Atmospheric emissions and noise from generator testing must be modeled. Climate resiliency must be demonstrated against long-term regional projections.
Each requirement is a fixed cost incurred at the design phase. A single-asset developer absorbs the full engineering, legal, and consulting cost on one building. A platform amortizes the same cost across multiple projects.
Permitting cycles compound the effect, running 12 to 18 months for Environmental Impact Statements, up to 8 months for municipal building permits, and up to 18 months for archaeological survey permits.
The SEIA codification did not slow the market. It screened a tier of thinly capitalized developers out of it.
The Entry Window Is Aligned To Infrastructure, Not Sentiment
Two infrastructure events anchor the demand wave. The Humboldt Connect subsea cable, linking Valparaíso to Sydney, is expected to begin commercial operations in the fourth quarter of 2026.
AWS’s three-availability-zone Chile region is operational by the second half of 2026.
The 2027 to 2028 delivery window is the one that catches third-party demand after both go live. The market’s demand wave has a date.
The forward consequence is a narrow entry window. Land, secured power, and permits in motion must be set in 2026 to deliver capacity into 2028. Positions taken later miss the wave.
Terranova’s confirmed 2027 to 2028 Chile entry sits precisely inside this window, which is why it functions as the test case for whether a well-capitalized entrant can still clear the reorganized bar.
Investor Action
Private equity and credit investors underwriting Chilean digital infrastructure must shift the diligence question from market sizing to entry position. The relevant question is no longer whether Chile is growing.
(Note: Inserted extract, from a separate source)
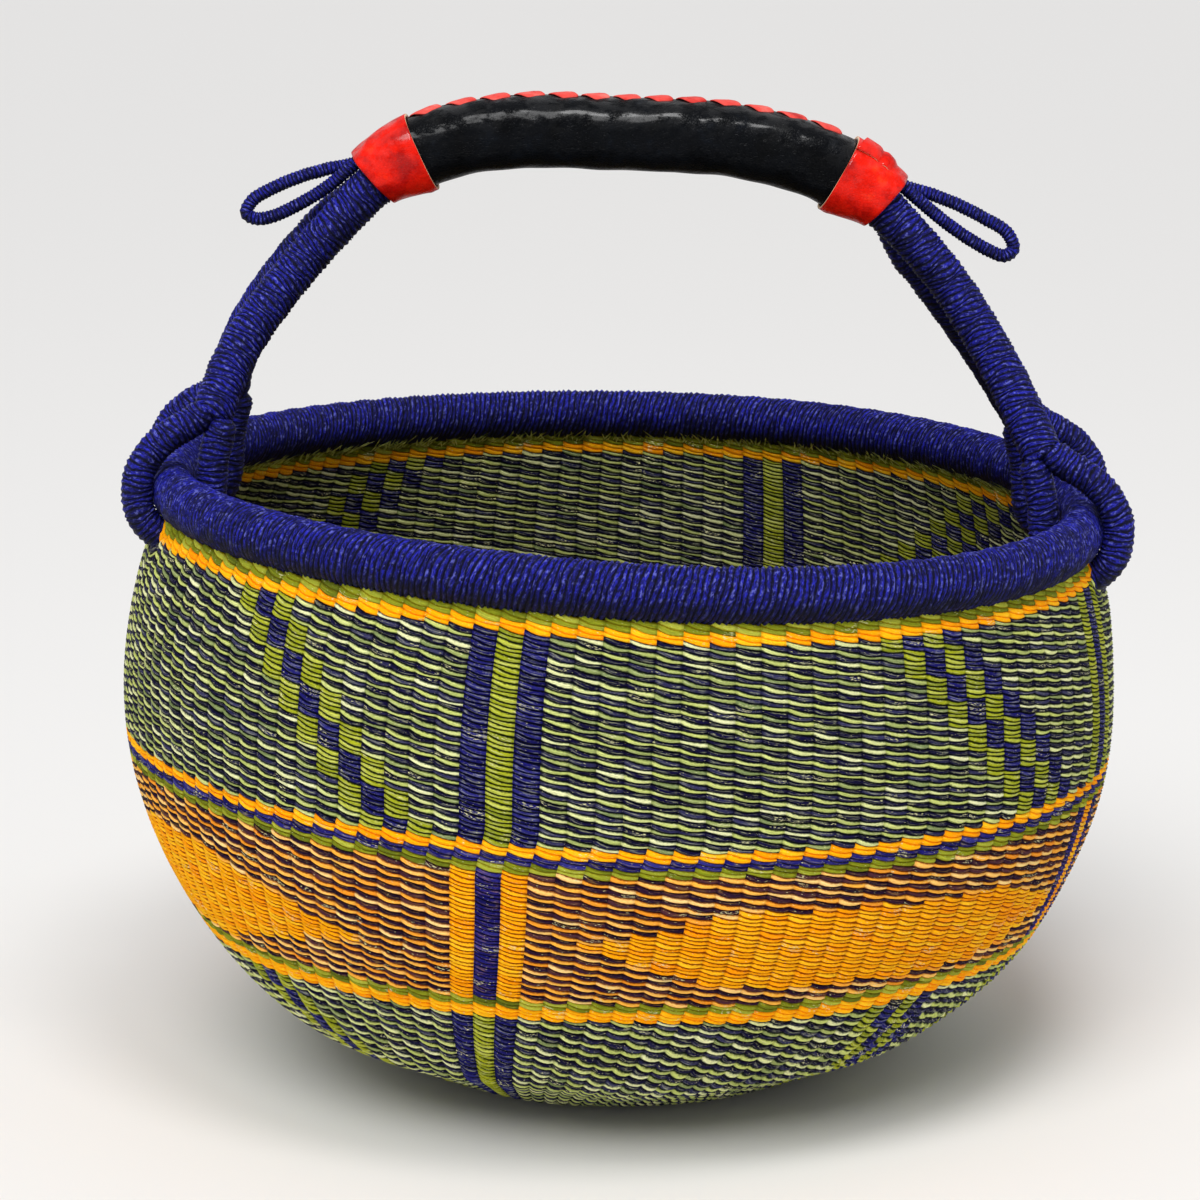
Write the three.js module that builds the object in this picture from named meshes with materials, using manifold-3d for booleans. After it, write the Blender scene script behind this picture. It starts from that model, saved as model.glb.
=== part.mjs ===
// Round market basket of twined grass, with a bound rim and a carrying handle.
//
// Two wound grass bundles make the handle. Each one forks at both ends, and the two legs of a fork
// close into a loop that goes over the rim, under it and in through the wall. A laced leather grip
// holds the two bundles together at the top, and a red collar closes each end of it.
//
// Millimetres, +Z up. The origin is the middle of the flat base, on the surface it stands on.
// The front faces -Y. The handle spans the basket from left, -X, to right, +X.

import * as THREE from 'three';
import { mergeVertices } from 'three/addons/utils/BufferGeometryUtils.js';
import Module from 'manifold-3d';

const wasm = await Module();
wasm.setup();

// Bowl
const bellyRadius = 197.5;
const bellyHeight = 180;
const wallTop = 221.6;
const baseRadius = 60;
const wallThickness = 5;
const bowlFullness = 2.5;
const bowlRoundness = 0.57;
const mouthDrawIn = 2;

// Heights at which one run of weft colours ends and the next begins
const lowLineFrom = 65.5;
const lowLineTo = 73.9;
const middleLineFrom = 127.3;
const middleLineTo = 137.4;
const topLineFrom = 213.6;

// Heights to which the bottom and the flare above it are woven before more stakes are added
const bottomTo = 15;
const flareTo = 37.9;

// How the handle pulls the mouth out of round, and how far its right end lies below its middle
const mouthPinch = 0.07;
const mouthShift = 3.5;
const mouthRightDrop = 7.3;
const mouthWarp = 2;
const pinchGrowth = 6;

// Rim
const rimCoreHalfWidth = 5.3;
const rimCoreHalfHeight = 7.4;
const rimBindingThickness = 2;

// Handle bundles, loops and the arch they follow
const handleInset = 32.5;
const handleRise = 121;
const handleFootAboveRim = 20.7;
const bundleRadius = 8;
const bundleSpacing = 0.5;
const bundleHalfWidthInGrip = 6.2;
const bundleHalfHeightInGrip = 9.5;
const bundleHalfWidthAtMouth = 7.2;
const bundleHalfHeightAtMouth = 8.2;
const backBundleDrop = 3;
const backBundleShift = -4;
const splitLength = 76;
const splitCurve = 1.4;
const loopRadius = 6;
const forkInset = 14;
const forkRise = 27;
const frontForkAngle = 76;
const backForkAngle = 102;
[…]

It is whether a specific position can clear the 2026 SEIA permitting path and deliver inside the 2027 to 2028 window. Evaluate every Chile opportunity against secured power, a compliant cooling design, and permits already in motion.
The cost of inaction is committing capital to a site without those three elements and absorbing a 24-to-30-month stall while design and permitting align with the codified baseline.
Public equity investors holding listed colocation or hyperscale operators with Chile exposure should benchmark whether each operator’s footprint pre-dates or post-dates the SEIA codification.
Operators carrying wet-cooling legacy assets face retrofit cost or stranded-capacity risk as the regulatory baseline tightens around them. Operators with compliant capacity inside a 4.3 percent vacancy market hold pricing power the financials may not yet reflect.
The cost of inaction is holding a position through a margin or write-down cycle that the reported numbers have not yet surfaced.
Operators evaluating build-versus-buy decisions for Chilean capacity face a moved calculus. Acquiring a compliant operating position now may outperform a greenfield build that cannot clear permitting before the demand window closes.
The Verdict
Chile is the template for how an emerging data center market behaves.
A demand inversion and a regulatory codification arrived within six months of each other and raised the capital and capability floor together.
The market no longer rewards speed or cheap land.
It rewards capital depth, compliant design, and an entry position set before the window narrows.
Terranova’s confirmed 2027 to 2028 entry is the live test of whether a late but well-capitalized platform can still clear that bar.
The forward question is which Latin American market reorganizes next on the same two-signal pattern.
Colombia, Peru, and Mexico are the candidates where vacancy is tightening, and regulators are studying Chile’s PDATA precedent.
The market that codifies its cooling baseline first will close its door the same way Chile just did.